Get a can of compressed air and fire it into the cooling vents of your portable computer to discover just how much dust you're carrying around. The phrases 'PC owner' and 'dust hoarder' are fully interchangeable.

The Unfinished Masterpiece

Those that own a PC soon come to realize that it's only 80% there, because it's got slots for cards and memory that aren't used. And unless you've spent very big, there is usually a better processor and video card available.

Owners often comfort themselves with explanations like 'it's plenty for me', knowing deep down that they'd like that really expensive Core i7 CPU or the video card that needs its own personal power station to run.

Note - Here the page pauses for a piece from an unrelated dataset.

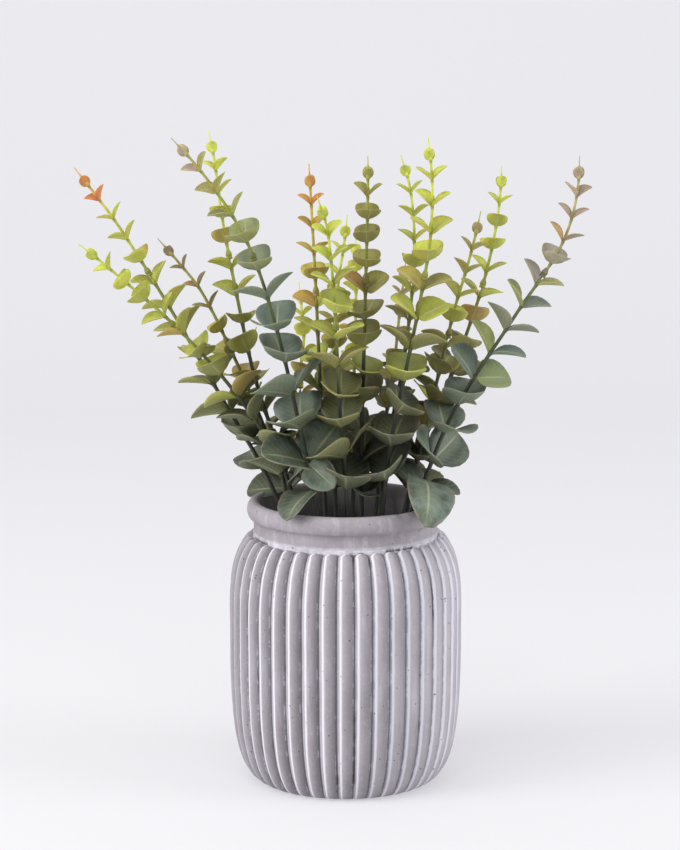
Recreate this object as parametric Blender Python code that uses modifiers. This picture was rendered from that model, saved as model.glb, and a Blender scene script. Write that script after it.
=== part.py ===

In this way the tech industry is always ready to step in and offer that upgrade where your system reaches a greater amount of its potential. But we all know, of course, that 100% just isn't attainable. And if through a lottery win it was, within five seconds of you getting that fully maxed out PC, new technology would come along, making it entirely defunct. It's time to start over.

The true irony of the system you can never really have is that the one you do own is sitting there now feeling utterly bereft that with the billions of computing cycles it has at its disposal, you're using it to access Facebook or watch YouTube.

We all want a quicker Pc. even if we've no plan for how we might use that speed and power if we actually owned it.